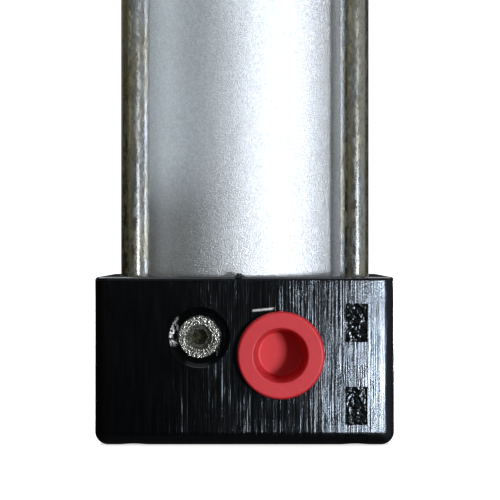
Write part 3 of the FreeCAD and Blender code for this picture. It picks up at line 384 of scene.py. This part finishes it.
def guide_steel():
    """Turned steel, scuffed and a little dirty."""
    shader = Shader("guide_steel_look")
    scuffs = shader.noise((0.35 * MM, 0.35 * MM, 0.7 * MM), detail=4.0, roughness=0.75)
    height = shader.math("ADD", scuffs, shader.grains(0.3 * MM))
    normal = shader.bump(height, 0.06 * MM)
    dirt = shader.span(scuffs, 0.42, 0.62)
    colour = shader.mix(dirt, (0.34, 0.335, 0.31), (0.10, 0.098, 0.088))
    gloss = shader.span(scuffs, 0.3, 0.7, 0.15, 0.34)
    return shader.finish(Base_Color=colour, Metallic=1.0, Roughness=gloss, Normal=normal)


def needle_steel():
    """Turned steel, finely pitted and filmed with old oil, with painted shade deep in its socket."""
    shader = Shader("needle_steel_look")
    _, y, _ = shader.axes()
    # Darker from 1.6 mm under the cap's face down: painted shade in the socket.
    socket_painted_shade = shader.span(y, CAP_FACE + 1.6 * MM, CAP_FACE + 2.6 * MM)
    film = shader.noise(0.5 * MM, detail=3.0, roughness=0.7)
    colour = shader.mix(film, (0.34, 0.33, 0.29), (0.14, 0.135, 0.11))
    colour = shader.mix(socket_painted_shade, colour, (0.10, 0.105, 0.065))
    normal = shader.bump(shader.noise(0.3 * MM, detail=3.0, roughness=0.6), 0.04 * MM)
    gloss = shader.span(film, 0.3, 0.7, 0.14, 0.34)
    return shader.finish(Base_Color=colour, Metallic=1.0, Roughness=gloss, Normal=normal)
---
Exercise goal = Return all of the data word for word.

Solution to this problem =
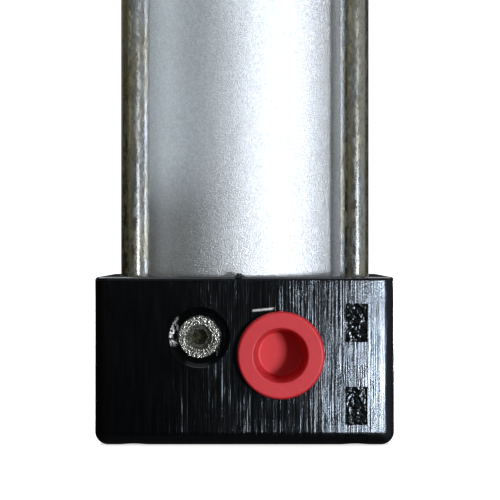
Write part 3 of the FreeCAD and Blender code for this picture. It picks up at line 384 of scene.py. This part finishes it.
def guide_steel():
    """Turned steel, scuffed and a little dirty."""
    shader = Shader("guide_steel_look")
    scuffs = shader.noise((0.35 * MM, 0.35 * MM, 0.7 * MM), detail=4.0, roughness=0.75)
    height = shader.math("ADD", scuffs, shader.grains(0.3 * MM))
    normal = shader.bump(height, 0.06 * MM)
    dirt = shader.span(scuffs, 0.42, 0.62)
    colour = shader.mix(dirt, (0.34, 0.335, 0.31), (0.10, 0.098, 0.088))
    gloss = shader.span(scuffs, 0.3, 0.7, 0.15, 0.34)
    return shader.finish(Base_Color=colour, Metallic=1.0, Roughness=gloss, Normal=normal)


def needle_steel():
    """Turned steel, finely pitted and filmed with old oil, with painted shade deep in its socket."""
    shader = Shader("needle_steel_look")
    _, y, _ = shader.axes()
    # Darker from 1.6 mm under the cap's face down: painted shade in the socket.
    socket_painted_shade = shader.span(y, CAP_FACE + 1.6 * MM, CAP_FACE + 2.6 * MM)
    film = shader.noise(0.5 * MM, detail=3.0, roughness=0.7)
    colour = shader.mix(film, (0.34, 0.33, 0.29), (0.14, 0.135, 0.11))
    colour = shader.mix(socket_painted_shade, colour, (0.10, 0.105, 0.065))
    normal = shader.bump(shader.noise(0.3 * MM, detail=3.0, roughness=0.6), 0.04 * MM)
    gloss = shader.span(film, 0.3, 0.7, 0.14, 0.34)
    return shader.finish(Base_Color=colour, Metallic=1.0, Roughness=gloss, Normal=normal)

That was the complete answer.